Sentenza della Corte europea dei diritti dell’uomo a favore di un giornalista polacco
Una significativa sentenza della Corte europea dei diritti dell’uomo, segna una svolta nella responsabilità del giornalista nella valutazione del reato di diffamazione.
Il giornalista Marcin Kącki (foto a lato) ha vinto il processo contro la Polonia davanti alla Corte europea dei diritti dell’uomo di Strasburgo.
La Corte ha dichiarato che la sentenza del tribunale polacco, che lo ha riconosciuto colpevole del reato di diffamazione, secondo l’art. 112 del codice penale polacco ha comportato la violazione dell’art.10 della Convenzione europea dei diritti dell’uomo che tutela la libertà di espressione.
Il caso riguardava un’intervista comparsa nel primo quotidiano polacco, Gazeta Wyborcza ad Anna Rutkowska, esperta del partito politico di Andrzej Lepper, in cui dichiarava un meccanismo di protezione intorno all’europarlamentare polacco Marek Czarnecki, al centro di uno scandalo sessuale insieme ad altri due politici. Czarnecki negò le affermazioni della sig.ra Rutkowska, citando in giudizio il giornalista per diffamazione.
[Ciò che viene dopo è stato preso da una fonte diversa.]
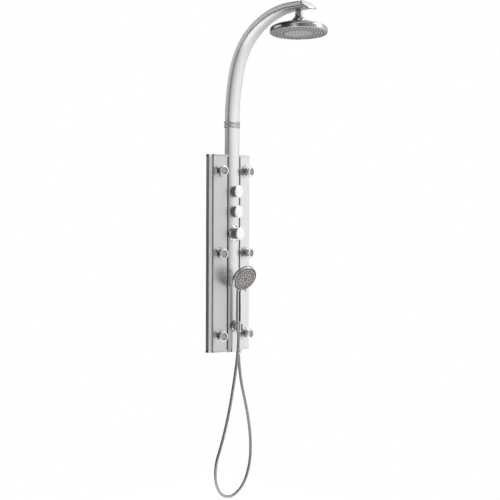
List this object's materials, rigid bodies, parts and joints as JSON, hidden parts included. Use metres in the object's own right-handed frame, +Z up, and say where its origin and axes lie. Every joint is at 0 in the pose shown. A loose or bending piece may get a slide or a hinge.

La corte nel 2010 decise una sospensione condizionale del caso, ma al tempo stesso tempo, lo ritenne colpevole, ordinandogli di pagare 1000 zł in beneficenza. Kącki non accettò la sentenza e si rivolse alla Corte dei diritti europei, appellandosi al suo diritto di libertà di espressione.
La Corte ha sottolineato che il giornalismo responsabile richiede la verifica delle informazioni – tuttavia, l’ambito della verifica, dipende dalla natura della pubblicazione giornalistica.
In particolare, è importante distinguere tra articoli scritti dai giornalisti stessi e le interviste. Marcin Kącki ha pubblicato dichiarazioni di altri (A. R.), sottoponendoli al controllo della sig.ra Rutkowksa, la quale, restituì il testo senza apportare modifiche o correzioni.
La buona fede del giornalista secondo la deontologia professionale, mira a riportare fatti ed eventi di interesse pubblico e non vi sono motivi per dubitare della buona fede di Marcin Kącki; inoltre la Corte di Strasburgo ha considerato che in un’intervista il giornalista scrive le opinioni degli altri e non può controllare ogni informazione che riceve.
La Corte ha considerato un fatto essenziale: il giornalista ha pubblicato sul quotidiano le dichiarazioni di un’altra persone relative a un personaggio pubblico su un tema, oggetto di un ampio dibattito pubblico.
Il personaggio pubblico, oggetto della discussione, non ha preso azioni alternative per proteggere la sua reputazione, non ha chiesto pubblicamente la rettifica, non si è avvalso di strumenti civili per la difesa del suo buon nome, né ha intrapreso azioni legali in relazione alle dichiarazioni dell’intervistata.
Una sentenza importante per la delicata questione della libertà di espressione e il reato di diffamazione ad essa, collegata.